• _Recorded data_
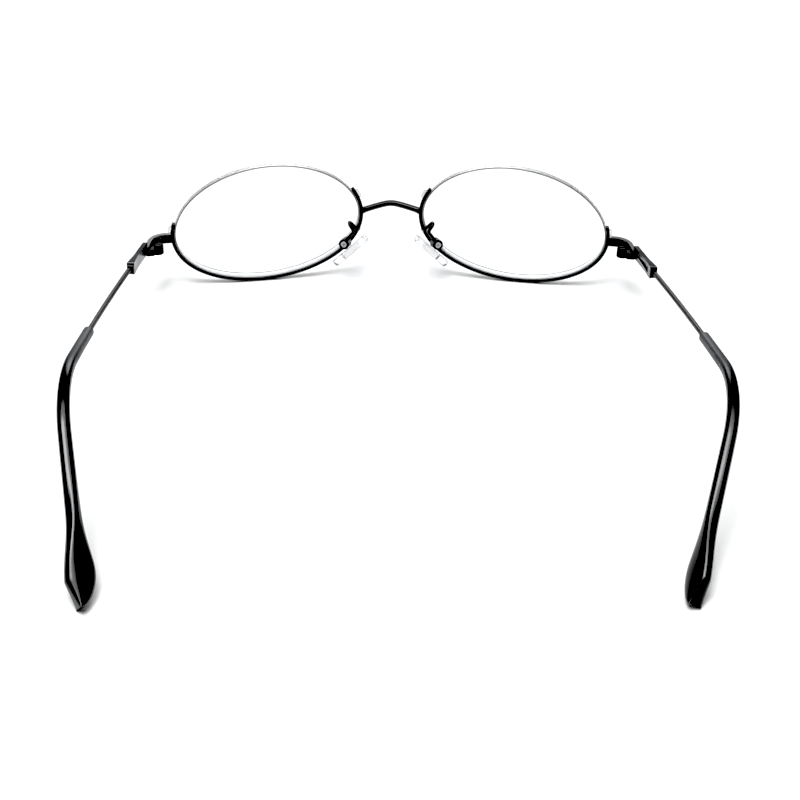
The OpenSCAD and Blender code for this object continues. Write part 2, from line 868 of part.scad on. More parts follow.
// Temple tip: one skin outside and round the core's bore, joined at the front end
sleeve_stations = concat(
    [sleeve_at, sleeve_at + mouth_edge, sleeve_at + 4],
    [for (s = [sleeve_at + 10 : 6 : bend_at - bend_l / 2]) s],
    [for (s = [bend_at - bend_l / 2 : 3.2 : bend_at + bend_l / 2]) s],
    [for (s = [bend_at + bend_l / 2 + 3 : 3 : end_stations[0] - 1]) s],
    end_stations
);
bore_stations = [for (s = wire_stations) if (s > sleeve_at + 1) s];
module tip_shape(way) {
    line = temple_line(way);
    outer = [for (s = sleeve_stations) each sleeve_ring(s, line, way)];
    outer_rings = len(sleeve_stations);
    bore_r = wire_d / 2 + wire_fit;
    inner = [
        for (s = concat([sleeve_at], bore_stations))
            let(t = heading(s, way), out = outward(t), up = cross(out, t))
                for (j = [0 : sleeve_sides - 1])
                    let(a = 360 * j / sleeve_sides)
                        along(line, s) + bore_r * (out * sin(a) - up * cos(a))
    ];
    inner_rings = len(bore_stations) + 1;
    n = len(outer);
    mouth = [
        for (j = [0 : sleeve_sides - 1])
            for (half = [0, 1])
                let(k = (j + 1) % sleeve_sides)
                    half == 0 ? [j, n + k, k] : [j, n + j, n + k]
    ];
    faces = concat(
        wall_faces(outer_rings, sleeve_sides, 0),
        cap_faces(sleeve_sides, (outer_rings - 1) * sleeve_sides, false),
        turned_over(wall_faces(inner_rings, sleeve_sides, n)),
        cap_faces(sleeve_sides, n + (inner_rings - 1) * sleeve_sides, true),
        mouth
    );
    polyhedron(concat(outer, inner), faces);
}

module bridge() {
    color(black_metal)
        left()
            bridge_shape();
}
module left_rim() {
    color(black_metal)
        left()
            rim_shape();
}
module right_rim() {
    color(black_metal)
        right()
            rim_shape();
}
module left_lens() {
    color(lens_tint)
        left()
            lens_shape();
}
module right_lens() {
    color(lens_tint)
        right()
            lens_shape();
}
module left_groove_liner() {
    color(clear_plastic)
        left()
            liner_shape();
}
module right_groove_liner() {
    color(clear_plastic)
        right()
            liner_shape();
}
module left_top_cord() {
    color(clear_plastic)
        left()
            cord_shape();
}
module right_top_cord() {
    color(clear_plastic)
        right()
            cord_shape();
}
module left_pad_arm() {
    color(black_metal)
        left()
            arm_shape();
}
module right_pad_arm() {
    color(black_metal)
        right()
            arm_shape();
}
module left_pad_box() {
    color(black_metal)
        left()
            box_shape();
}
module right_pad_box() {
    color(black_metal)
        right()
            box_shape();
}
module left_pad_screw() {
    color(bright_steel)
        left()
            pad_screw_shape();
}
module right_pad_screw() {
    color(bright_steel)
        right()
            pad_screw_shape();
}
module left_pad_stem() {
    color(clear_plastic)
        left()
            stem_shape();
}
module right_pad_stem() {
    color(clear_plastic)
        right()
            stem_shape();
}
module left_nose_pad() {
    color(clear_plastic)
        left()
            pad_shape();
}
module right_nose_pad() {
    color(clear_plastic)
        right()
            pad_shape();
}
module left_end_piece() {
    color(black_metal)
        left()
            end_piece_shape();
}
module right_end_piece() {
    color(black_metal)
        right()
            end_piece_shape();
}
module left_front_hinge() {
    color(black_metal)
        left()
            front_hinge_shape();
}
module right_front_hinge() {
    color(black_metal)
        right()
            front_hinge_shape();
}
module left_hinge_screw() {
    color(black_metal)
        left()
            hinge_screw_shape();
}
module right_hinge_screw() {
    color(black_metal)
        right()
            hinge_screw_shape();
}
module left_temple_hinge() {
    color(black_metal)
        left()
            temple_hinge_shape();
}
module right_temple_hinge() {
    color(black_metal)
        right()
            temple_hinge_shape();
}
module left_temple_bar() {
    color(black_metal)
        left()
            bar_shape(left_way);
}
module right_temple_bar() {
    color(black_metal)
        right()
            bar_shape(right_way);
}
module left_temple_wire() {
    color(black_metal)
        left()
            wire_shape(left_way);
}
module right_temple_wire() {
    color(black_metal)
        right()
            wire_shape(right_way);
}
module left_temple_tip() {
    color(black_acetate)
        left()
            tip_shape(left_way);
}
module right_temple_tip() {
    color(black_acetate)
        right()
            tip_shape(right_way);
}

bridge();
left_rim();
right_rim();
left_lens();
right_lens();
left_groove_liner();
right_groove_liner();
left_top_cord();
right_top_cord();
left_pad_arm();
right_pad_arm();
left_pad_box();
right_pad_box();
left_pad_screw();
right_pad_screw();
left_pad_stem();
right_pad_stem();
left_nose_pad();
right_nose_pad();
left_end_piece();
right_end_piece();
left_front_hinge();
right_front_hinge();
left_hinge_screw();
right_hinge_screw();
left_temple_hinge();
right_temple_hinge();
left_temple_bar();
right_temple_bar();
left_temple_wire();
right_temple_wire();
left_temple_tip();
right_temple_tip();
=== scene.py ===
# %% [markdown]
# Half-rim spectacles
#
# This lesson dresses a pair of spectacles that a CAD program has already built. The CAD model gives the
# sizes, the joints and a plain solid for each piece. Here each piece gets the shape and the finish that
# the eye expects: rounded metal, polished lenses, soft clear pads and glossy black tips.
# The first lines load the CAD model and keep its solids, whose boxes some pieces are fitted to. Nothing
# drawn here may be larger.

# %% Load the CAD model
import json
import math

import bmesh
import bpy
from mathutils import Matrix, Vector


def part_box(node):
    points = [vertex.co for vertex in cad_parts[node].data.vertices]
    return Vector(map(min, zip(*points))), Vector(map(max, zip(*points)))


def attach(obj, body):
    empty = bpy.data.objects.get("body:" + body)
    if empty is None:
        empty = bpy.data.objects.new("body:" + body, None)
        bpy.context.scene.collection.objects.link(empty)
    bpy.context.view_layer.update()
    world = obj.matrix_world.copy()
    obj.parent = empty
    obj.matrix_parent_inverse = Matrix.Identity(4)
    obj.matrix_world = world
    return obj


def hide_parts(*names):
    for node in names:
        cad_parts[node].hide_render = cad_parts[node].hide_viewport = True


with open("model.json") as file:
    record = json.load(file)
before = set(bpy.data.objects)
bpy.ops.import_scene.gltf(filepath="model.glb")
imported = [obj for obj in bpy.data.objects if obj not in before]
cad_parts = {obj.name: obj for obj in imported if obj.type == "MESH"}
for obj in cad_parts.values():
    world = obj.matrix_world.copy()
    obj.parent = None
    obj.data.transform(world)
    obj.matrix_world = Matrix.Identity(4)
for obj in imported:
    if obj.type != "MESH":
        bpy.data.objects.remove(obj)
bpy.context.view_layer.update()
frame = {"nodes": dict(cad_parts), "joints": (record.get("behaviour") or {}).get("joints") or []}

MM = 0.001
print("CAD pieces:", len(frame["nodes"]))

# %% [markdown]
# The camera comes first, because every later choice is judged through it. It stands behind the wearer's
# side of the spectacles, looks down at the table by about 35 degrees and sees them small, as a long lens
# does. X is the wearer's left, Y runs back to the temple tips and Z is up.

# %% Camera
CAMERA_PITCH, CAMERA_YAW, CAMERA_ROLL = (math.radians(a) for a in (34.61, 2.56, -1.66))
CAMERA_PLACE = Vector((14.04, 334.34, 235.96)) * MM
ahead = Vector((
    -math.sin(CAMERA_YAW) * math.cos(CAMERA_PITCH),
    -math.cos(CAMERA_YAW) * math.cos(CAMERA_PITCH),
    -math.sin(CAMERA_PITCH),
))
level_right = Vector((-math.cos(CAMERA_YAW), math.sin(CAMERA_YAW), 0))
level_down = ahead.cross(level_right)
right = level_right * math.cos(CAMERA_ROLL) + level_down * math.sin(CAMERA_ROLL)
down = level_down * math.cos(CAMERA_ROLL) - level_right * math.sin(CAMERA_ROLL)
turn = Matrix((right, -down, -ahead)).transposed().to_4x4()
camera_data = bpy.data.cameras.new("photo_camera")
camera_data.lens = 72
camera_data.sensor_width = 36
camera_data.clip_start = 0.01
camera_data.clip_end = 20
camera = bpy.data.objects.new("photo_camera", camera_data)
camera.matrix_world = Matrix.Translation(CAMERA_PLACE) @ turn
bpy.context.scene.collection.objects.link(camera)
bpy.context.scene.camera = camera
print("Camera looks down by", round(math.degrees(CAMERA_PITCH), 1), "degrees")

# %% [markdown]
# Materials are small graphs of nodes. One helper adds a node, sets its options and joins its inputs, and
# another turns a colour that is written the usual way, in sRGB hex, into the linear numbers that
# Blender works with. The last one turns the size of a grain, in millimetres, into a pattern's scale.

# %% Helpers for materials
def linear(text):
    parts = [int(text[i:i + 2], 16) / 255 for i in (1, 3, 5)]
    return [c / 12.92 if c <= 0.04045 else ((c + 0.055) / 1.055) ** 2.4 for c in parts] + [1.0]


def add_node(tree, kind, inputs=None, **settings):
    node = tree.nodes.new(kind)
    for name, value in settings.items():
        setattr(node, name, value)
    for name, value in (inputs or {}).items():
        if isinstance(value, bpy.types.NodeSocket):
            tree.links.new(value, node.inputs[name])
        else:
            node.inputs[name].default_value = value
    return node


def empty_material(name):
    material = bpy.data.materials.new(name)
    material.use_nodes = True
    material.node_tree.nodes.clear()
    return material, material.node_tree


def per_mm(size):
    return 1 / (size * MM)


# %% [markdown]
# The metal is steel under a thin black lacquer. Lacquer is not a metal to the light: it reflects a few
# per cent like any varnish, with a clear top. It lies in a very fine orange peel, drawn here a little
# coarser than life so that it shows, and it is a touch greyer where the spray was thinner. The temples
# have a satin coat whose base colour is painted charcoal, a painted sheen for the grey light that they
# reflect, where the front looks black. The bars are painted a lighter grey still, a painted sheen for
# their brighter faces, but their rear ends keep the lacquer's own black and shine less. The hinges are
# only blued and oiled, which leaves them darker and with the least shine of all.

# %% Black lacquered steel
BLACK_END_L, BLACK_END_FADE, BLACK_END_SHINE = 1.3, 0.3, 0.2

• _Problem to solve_
Isolate the lines that hold the word "Vector" and copy all of them.

• _Output_
from mathutils import Matrix, Vector
    return Vector(map(min, zip(*points))), Vector(map(max, zip(*points)))
CAMERA_PLACE = Vector((14.04, 334.34, 235.96)) * MM
ahead = Vector((
level_right = Vector((-math.cos(CAMERA_YAW), math.sin(CAMERA_YAW), 0))